Politics & Government

Supreme Court's corporate campaign spending ruling draws praise, criticism

FILE - In this Jan. 25, 2006 file photo, Sen. John McCain, R-Ariz., left, chats with Sen. Russ Feingold, D-Wis. on Capitol Hill in Washington. The Supreme Court on Thursday, Jan. 21, 2010 threw out a 63-year-old law designed to restrain the influence of big business and unions on elections, ruling that corporations may spend as freely as they like to support or oppose candidates for president and Congress. The justices also struck down part of the landmark McCain-Feingold campaign finance bill that barred union- and corporate-paid issue ads in the closing days of election campaigns. (AP Photo/Lauren Victoria Burke, File)
FILE - In this Jan. 25, 2006 file photo, Sen. John McCain, R-Ariz., left, chats with Sen. Russ Feingold, D-Wis. on Capitol Hill in Washington. The Supreme Court on Thursday, Jan. 21, 2010 threw out a 63-year-old law designed to restrain the influence of big business and unions on elections, ruling that corporations may spend as freely as they like to support or oppose candidates for president and Congress. The justices also struck down part of the landmark McCain-Feingold campaign finance bill that barred union- and corporate-paid issue ads in the closing days of election campaigns. (AP Photo/Lauren Victoria Burke, File) Associated Press

The U.S. Supreme Court decision Thursday allowing unlimited political campaign spending by corporations and labor unions is expected to affect state and local races and could mean immense amounts of money pouring into this year's race for governor, said key Alaska Republicans and Democrats, who had very different takes on whether the decision is good or bad.

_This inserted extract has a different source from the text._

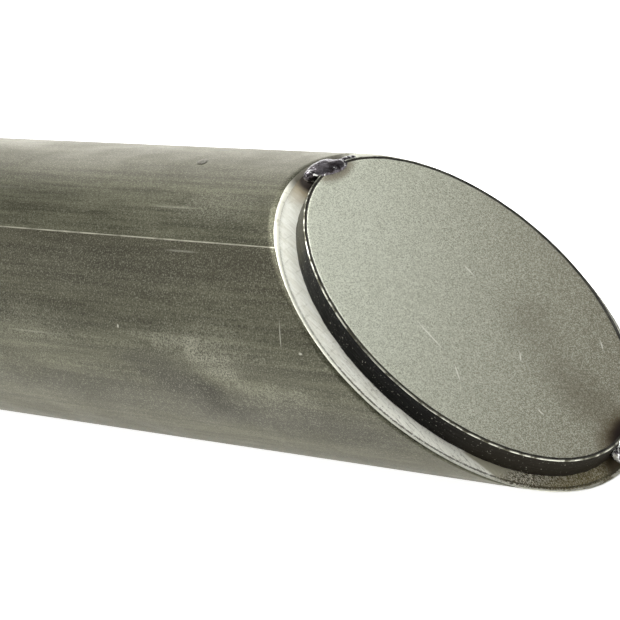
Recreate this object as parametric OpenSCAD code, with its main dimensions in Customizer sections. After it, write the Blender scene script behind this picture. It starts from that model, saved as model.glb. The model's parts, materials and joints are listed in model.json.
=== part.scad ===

The state Department of Law and the Alaska Public Offices Commission were still reviewing what it meant legally for Alaska.

Under the ruling, corporations and unions can't give directly to or coordinate with candidates. But they will be able to spend unlimited amounts on advertisements for -- or against -- those on the ballot. The justices split 5-4 with the majority ruling that the government should not bar political speech.

"First and foremost, the decision restores some aspects of the First Amendment. That is wonderful," said Randy Ruedrich, chairman of the Alaska Republican Party. And it should rid the system of the troublesome 527 groups that raised money outside the regulated system, he said. But corporations still can't give to political parties -- a federal challenge on that is still in court, he said.

Ken Jacobus, an Anchorage lawyer who used to represent the Republican Party, said the ruling was a "huge victory for the First Amendment." He said it would apply "across the board."

"There are going to be a lot more opportunities to make money and bring money to Alaska, to finance the media," Jacobus said. "It all helps the economy."

On the other side, Democrats said that unlimited spending by big business in political races may taint the process, prevent individuals from being heard, and drown out the candidates' own message.